The department has site-specific CAFO NPDES permits and two CAFO general permits, a NPDES (MOG01) permit and the state no-discharge permit (MOGS1). Both permits have provisions for the implementation of the wet weather practices included in this publication.  MOGS1 permittees are not allowed to discharge.  NPDES permits allow for a discharge from an uncovered liquid storage structure when the criteria for a chronic weather event or catastrophic storm have been met and the operation has been maintained in accordance with permit conditions. However, this discharge shall not cause a violation of water quality standards. NPDES permitees must notify the department at least 24 hours in advance of implementing wet weather practices. Producers are encouraged to review their permit frequently and understand the requirements. Both permits are available at the department’s CAFO website at http://dnr.mo.gov/env/wpp/cafo/.

The wet weather management practice provision states:
“A chronic weather event is a series of wet weather events and conditions that can delay planting, harvesting, and prevent land application and dewatering practices at wastewater storage structures.  When wastewater storage structures are in danger of an overflow due to a chronic weather event, CAFO owners shall take reasonable steps to lower the liquid level in the structure through land application, or other suitable means, to prevent an overflow from the storage structure.  Reasonable steps may include, butare not limited to following the Department’s current guidance (PUB2422) entitled “Wet Weather Management Practices for CAFOs”.  This guide was designedspecifically to help minimize or eliminate water quality impacts from CAFOs during extreme wet weather periods. The Chronic Weatherdetermination will be based upon an evaluation of the1 in 10 year returnrainfall frequency over a 10-day, 90-day, 180-day, and 365-day operating period.”

The Missouri Climate Center will determine, within a reasonable timeframe, when a chronic weather event is occurring for any given county in Missouri. The department’s regional offices will be notified when a chronic weather event or catastrophic storm has occurred. These practices are intended to help minimize or eliminate water quality impacts from an overflow of an uncovered liquid storage structure during extreme wet weather periods. Once the liquid level in the storage structure is below the upper pump down level, land applications are to resume under normal conditions.

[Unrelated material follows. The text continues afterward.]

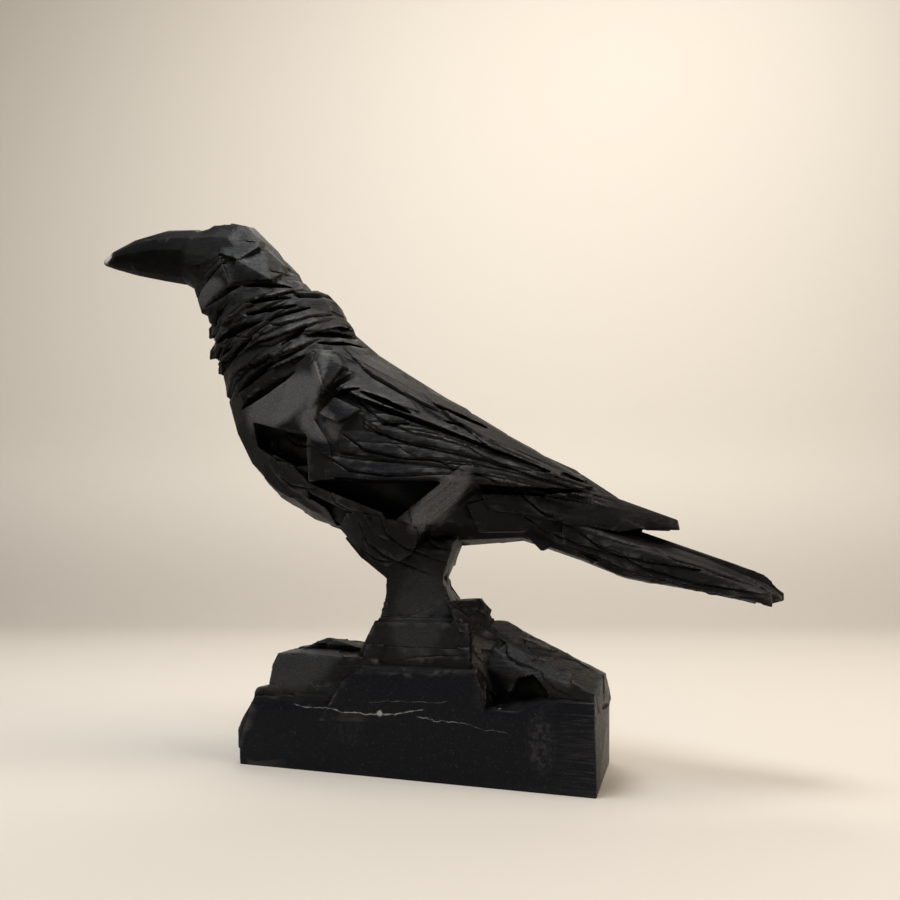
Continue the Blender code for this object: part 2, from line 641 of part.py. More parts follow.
def build_stem():
    """The waist of uncut stone from the rock up into the belly, with its layers."""
    middle = STEM_SHIFT / ROCK_SHARE
    foot_x, foot_y = STEM_FOOT_WIDTH / ROCK_SHARE / 2, STEM_FOOT_DEPTH / ROCK_SHARE / 2
    waist_y = STEM_DEPTH / ROCK_SHARE / 2
    left, right = middle - STEM_WIDTH / ROCK_SHARE / 2, middle + STEM_WIDTH / ROCK_SHARE / 2
    perch = PERCH_HEIGHT / ROCK_SHARE
    ledge = LEDGE_HEIGHT / ROCK_SHARE
    parts = []
    parts.append(rock("stem_foot", box_corners(
        (-foot_x - 2, foot_x - 6, -foot_y + 2, foot_y), ledge - 18,
        (left - 3, right + 20, -waist_y - 9, waist_y + 5), ledge + 28)))
    parts.append(rock("stem_layer", box_corners(
        (left - 10, right + 24, -waist_y - 14, waist_y + 8), ledge - 4,
        (left - 7, right + 22, -waist_y - 12, waist_y + 7), ledge + 13)))
    parts.append(rock("stem_upper_layer", box_corners(
        (left - 6, right + 21, -waist_y - 11, waist_y + 5), ledge + 10,
        (left - 1, right + 17, -waist_y - 7, waist_y + 4), ledge + 30)))
    parts.append(rock("stem_right_plane", [
        (38, -30, ledge + 23), (40, -36, ledge - 9), (62, -18, ledge - 17), (60, -12, ledge + 11),
        (44, -6, ledge + 25), (20, -8, ledge + 23), (20, -8, ledge - 17), (52, 8, ledge)]))
    parts.append(rock("stem_right_shoulder", [
        (31, -32, ledge + 23), (20, -25, ledge + 41), (29, -14, ledge + 38), (38, -8, ledge + 40),
        (44, -4, ledge + 27), (42, -24, ledge + 20), (12, -8, ledge + 23), (12, -8, ledge + 40)]))
    parts.append(rock("stem_neck", [
        (left - 2, -waist_y - 6, ledge + 24), (right + 16, -waist_y - 6, ledge + 24),
        (right + 10, waist_y + 3, ledge + 24), (left - 2, waist_y + 3, ledge + 24),
        (left + 1, -waist_y + 1, perch - 8), (right + 2, -waist_y + 1, perch - 8),
        (right - 8, waist_y - 2, perch - 8), (left + 4, waist_y, perch - 8)]))
    parts.append(rock("stem_knob", [
        (12, -12, ledge + 23), (30, -14, ledge + 37), (36, -8, ledge + 42), (41, 0, ledge + 35),
        (35, 10, ledge + 33),
        (31, 12, ledge + 41), (22, 12, ledge + 41), (8, 16, ledge + 27), (34, 0, ledge + 13),
        (18, -10, ledge + 38), (8, 12, ledge + 40)]))
    parts.append(rock("stem_waist", [
        (left, -waist_y + 1, perch - 16), (right + 1, -waist_y + 1, perch - 16),
        (right - 6, waist_y - 6, perch - 16),
        (right - 10, waist_y, perch - 16), (left + 3, waist_y, perch - 16),
        (left, -waist_y + 1, perch + 2), (right, -waist_y + 1, perch + 4),
        (right - 7, waist_y - 8, perch + 4),
        (right - 12, waist_y, perch + 4), (left + 3, waist_y, perch + 2)]))
    parts.append(rock("stem_head", [
        (left, -waist_y + 1, perch - 3), (right, -waist_y + 1, perch - 3),
        (right - 7, waist_y - 8, perch - 3),
        (right - 12, waist_y, perch - 3), (left + 3, waist_y, perch - 3),
        (left - 8, -waist_y, perch + 5), (left - 19, -waist_y, perch + 11),
        (left - 31, -waist_y + 2, perch + 23),
        (left - 26, waist_y - 2, perch + 24), (left - 8, waist_y, perch + 8),
        (right, -waist_y - 3, perch + 14),
        (right + 9, -waist_y - 2, perch + 19), (right - 4, waist_y - 4, perch + 22),
        (right + 12, 0, perch + 30),
        (left - 30, 0, perch + 32)]))
    return parts


def build_niche():
    """The hollow scooped into the right of the front face."""
    deep = BASE_WIDTH / ROCK_SHARE / 2
    wide, far, tall = NICHE_WIDTH / ROCK_SHARE, NICHE_DEPTH / ROCK_SHARE, NICHE_HEIGHT / ROCK_SHARE
    floor = NICHE_FLOOR / ROCK_SHARE
    left = 52
    cutter = rock("niche_cutter", [
        (left, -deep - 6, floor + 4), (left + 6, -deep - 6, floor),
        (left + wide * 0.55, -deep - 6, floor),
        (left + wide, -deep - 6, floor + 7), (left + wide, -deep - 6, floor + tall),
        (left - 2, -deep - 6, floor + tall * 0.6),
        (left + 5, -deep + far * 0.8, floor + 4), (left + wide * 0.6, -deep + far, floor + 5),
        (left + wide * 1.1, -deep + far * 0.7, floor + 9),
        (left + wide * 0.7, -deep + far, floor + tall)])
    return hide_cutter(cutter)


def apply_boolean(target, operation, other):
    # Closed bodies only: with this many overlapping chips the other way of joining leaves open edges.
    step = target.modifiers.new("join", "BOOLEAN")
    step.operation = operation
    step.solver = "MANIFOLD"
    step.object = other
    bpy.context.view_layer.objects.active = target
    bpy.ops.object.modifier_apply(modifier=step.name)
    bpy.data.objects.remove(other, do_unlink=True)


def add_material(thing):
    stone = bpy.data.materials.new("black_stone")
    stone.use_nodes = True
    shader = stone.node_tree.nodes["Principled BSDF"]
    shader.inputs["Base Color"].default_value = (0.018, 0.018, 0.020, 1)
    shader.inputs["Roughness"].default_value = 0.55
    thing.data.materials.clear()
    thing.data.materials.append(stone)


def connected_body(start):
    found, waiting = {start}, [start]
    while waiting:
        vert = waiting.pop()
        for edge in vert.link_edges:
            other = edge.other_vert(vert)
            if other not in found:
                found.add(other)
                waiting.append(other)
    return found


def clean_mesh(thing):
    """Keeps the one body, without crumbs left by the cuts, and merges facets that lie in one plane."""
    shape = bmesh.new()
    shape.from_mesh(thing.data)
    bmesh.ops.remove_doubles(shape, verts=shape.verts, dist=0.000001)
    body = connected_body(max(shape.verts, key=lambda vert: vert.co.x))
    crumbs = [vert for vert in shape.verts if vert not in body]
    bmesh.ops.delete(shape, geom=crumbs, context="VERTS")
    bmesh.ops.dissolve_limit(
        shape, angle_limit=math.radians(FLATNESS), verts=shape.verts, edges=shape.edges,
        use_dissolve_boundaries=False)
    bmesh.ops.triangulate(shape, faces=shape.faces)
    bmesh.ops.dissolve_degenerate(shape, edges=shape.edges, dist=0.000001)
    bmesh.ops.recalc_face_normals(shape, faces=shape.faces)
    shape.to_mesh(thing.data)
    shape.free()


def build_statue():
    statue = build_trunk()
    statue.name = "crow_statue"
    parts = build_collars() + build_throat_teeth()
    hollows = []
    chips = []
    for side in (-1, 1):
        parts += build_head_chips(side) + build_shoulder(side) + build_wing(side)
        hollows += build_hollows(side) + build_grooves(side)
        chips += build_underside_chips(side)
    parts += build_back_chips()
    for part in parts:
        apply_boolean(statue, "UNION", part)
    for hollow in hollows:
        apply_boolean(statue, "DIFFERENCE", hollow)
    for part in chips + build_tail() + build_stem() + build_base():
        apply_boolean(statue, "UNION", part)
    apply_boolean(statue, "DIFFERENCE", build_niche())
    clean_mesh(statue)
    add_material(statue)
    return statue


clear_scene()
build_statue()
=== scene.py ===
"""The dressed stone crow: fine carving over the solid's form, black stone, soft studio light."""
import math
import random

import bmesh
import bpy
import numpy as np
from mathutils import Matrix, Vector
from mathutils.bvhtree import BVHTree


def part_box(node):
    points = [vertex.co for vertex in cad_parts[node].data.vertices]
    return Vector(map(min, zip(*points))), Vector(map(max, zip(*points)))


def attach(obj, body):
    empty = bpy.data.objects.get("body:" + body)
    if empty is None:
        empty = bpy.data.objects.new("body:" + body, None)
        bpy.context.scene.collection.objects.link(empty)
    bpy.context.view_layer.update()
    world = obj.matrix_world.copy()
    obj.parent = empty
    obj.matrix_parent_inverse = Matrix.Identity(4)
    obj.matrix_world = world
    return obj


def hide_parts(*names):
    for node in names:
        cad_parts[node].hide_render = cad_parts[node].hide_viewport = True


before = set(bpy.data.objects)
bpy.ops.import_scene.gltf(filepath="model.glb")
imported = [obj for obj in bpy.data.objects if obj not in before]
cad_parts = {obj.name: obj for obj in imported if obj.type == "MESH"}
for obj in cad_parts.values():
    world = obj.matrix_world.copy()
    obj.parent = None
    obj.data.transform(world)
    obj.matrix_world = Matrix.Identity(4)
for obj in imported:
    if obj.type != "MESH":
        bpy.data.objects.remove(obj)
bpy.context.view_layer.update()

# Lengths are metres in the statue's own frame: beak to -X, viewer at -Y, underside at 0.
# Carving sizes and places in the side view are millimetres in the same frame.
CELL = 0.0006
TRIANGLES = 150000
LONGEST_EDGE = 0.0060
ROCK_FACETS = 170
CREASE = math.radians(30)
HOLLOW_RAYS = 10
HOLLOW_REACH = 0.030
GOLDEN_TURN = 2.39996
BATCH = 8000
THROAT = -100
LATTICE_SEED, FACET_SEED, CHIP_SEED = 4, 12, 9

TIP_CHIP_FACING = np.array([-0.30, -0.92, 0.25])
TIP_CHIP_PLACE = np.array([0.0, -0.0012, 0.0])
TIP_CHIP_LENGTH = 0.014

CAMERA_PLACE = (0.19946, -0.49326, 0.11896)
CAMERA_PITCH = math.radians(8.565)
CAMERA_TURN = math.radians(20.74)
LENS, SENSOR = 32.4, 36

LOWEST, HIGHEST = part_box("crow_statue")

BACK = ((-66, 280), (-40, 262), (20, 226), (60, 198), (112, 170), (158, 147))
WING_EDGE = ((-70, 180), (-30, 177), (15, 175), (60, 171), (112, 158), (158, 143))
TAIL_TOP = ((60, 176), (92, 158), (130, 141), (170, 129), (211, 107))
TAIL_LOW = ((60, 138), (92, 134), (130, 118), (170, 107), (211, 103))

# Granular planes in the side view, paler partly as painted highlight where they face the light: middle,
# reach, turn and strength.
GRAINY_HIGHLIGHT = (((-66, 245), (5.5, 24), -10, 1.0), ((-63, 214), (17, 11), -30, 1.0),
          ((-168, 322), (15, 10), 15, 0.8), ((-96, 232), (34, 16), 20, 1.0),
          ((19, 162), (29, 8.5), 39, 1.0), ((2, 94), (19, 30), 0, 0.16), ((-84, 62), (34, 18), 5, 0.22))

LATTICE = np.random.default_rng(LATTICE_SEED).random((32, 32, 32)).astype(np.float32)


def noise(points, scale, shift=0.0):
    """Smooth noise from 0 to 1 at points; scale is the size of one cell along each axis."""
    at = points / np.asarray(scale, float) + shift
    base = np.floor(at).astype(int)
    part = at - base
    part = part * part * (3 - 2 * part)
    total = np.zeros(len(points))
    for corner in range(8):
        step = np.array([corner & 1, corner >> 1 & 1, corner >> 2 & 1])
        index = (base + step) & 31
        weight = np.prod(np.where(step == 1, part, 1 - part), axis=1)
        total += weight * LATTICE[index[:, 0], index[:, 1], index[:, 2]]
    return total


def fade(value, low, high):
    """A smooth step from 0 at low to 1 at high."""
    share = np.clip((value - low) / (high - low), 0, 1)
    return share * share * (3 - 2 * share)


def along(points, x):
    """Height of a line of the side view at x."""
    xs, values = zip(*points)
    return np.interp(x, xs, values)


# Reading and writing meshes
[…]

Wet Weather Management Practices

1.   Avoid allowing a lagoon or storage structure to overflow. Overflowing effluent can be highly concentrated and may cause a fish kill when it enters a stream or pond. Additionally, overflows may compromise the structural integrity of a lagoon’s berms, which may result in a more catastrophic discharge.

2.   Do not lower manure storages by pumping or siphoning wastewater directly onto the ground surface or into a stream. Such activity is a violation and subject to enforcement action regardless of the circumstance. In addition, do not attempt to increase lagoon storage levels by sandbagging or raising lagoon berms.

3.   Apply effluent to frozen or saturated soils, if necessary to prevent a lagoon from overflowing. Note: Surface application of manure to frozen, snow-covered or saturated soils during normal weather conditions is prohibited by the Concentrated Animal Feeding Operation Nutrient Management Technical Standard (NMTS) found on the departments CAFO website at www.dnr.mo.gov/env/wpp/permits/nutrient-management-tech-standard.pdf. The NMTS is incorporated into state CAFO regulations.

4.   Applying effluent fields used for hay or pasture is preferable to reduce runoff potential. If hay or pasture land is not available, apply to fields with high levels of crop residue. For better access to wet fields, fill tankers to less than full capacity to reduce weight.

5.   Fields that are owned, leased, or rented by the CAFO owner that are suited for land application may be used, even if the land is not in the operations nutrient management plan. Applications to these fields under this guide must follow all relevant Best Management Practices in the nutrient management plan, NMTS and permit. Keep complete records of all applications on those fields and submit them on a separate sheet with the annual report. Application to fields not owned, leased or rented by the CAFO owner is considered a manure transfer and records of the transfer are to be kept.

6.   Increase separation distance as much as possible between application areas and water ways, streams, lakes, etc. Required minimum separation distances for normal land application events are:

7.   Use land with the least slope to minimize runoff potential. Seek fields or even parts of fields with two percent slope or less. Avoid areas subject to flooding, have shallow groundwater tables.

8.   Application rates should be reduced to decrease runoff potential. Irrigation equipment should be calibrated and operated in a manner to ensure even distribution of applied wastewater. Surface applications less than 0.25 inches per pass and gun travel speeds of five feet per minute or more may be necessary.

9.   Monitor the pumping operation continuously to minimize runoff potential or equipment malfunction. Frequently observe points of potential runoff around the perimeter of the land application field. No discharge shall occur as a result of land application.

10. If overflow from a lagoon or runoff from land application does occur, start emergency secondary containment procedures by constructing berms or a dam to prevent wastewater from entering surface waters.

11. Report to the department all discharges of manure or process wastewater to waters of the state no later than 24 hours after becoming aware of the discharge. Record and maintain reports of the date, time, location, duration and estimated volume. To report a discharge, contact the department’s nearest regional office or the 24-Hour Emergency Response Line at 573-634-2436.

Record keeping is always recommended and is required for all permitted operations. During times of unusual weather, it is particularly important to be thorough about keeping complete precipitation, manure storage level and land application records.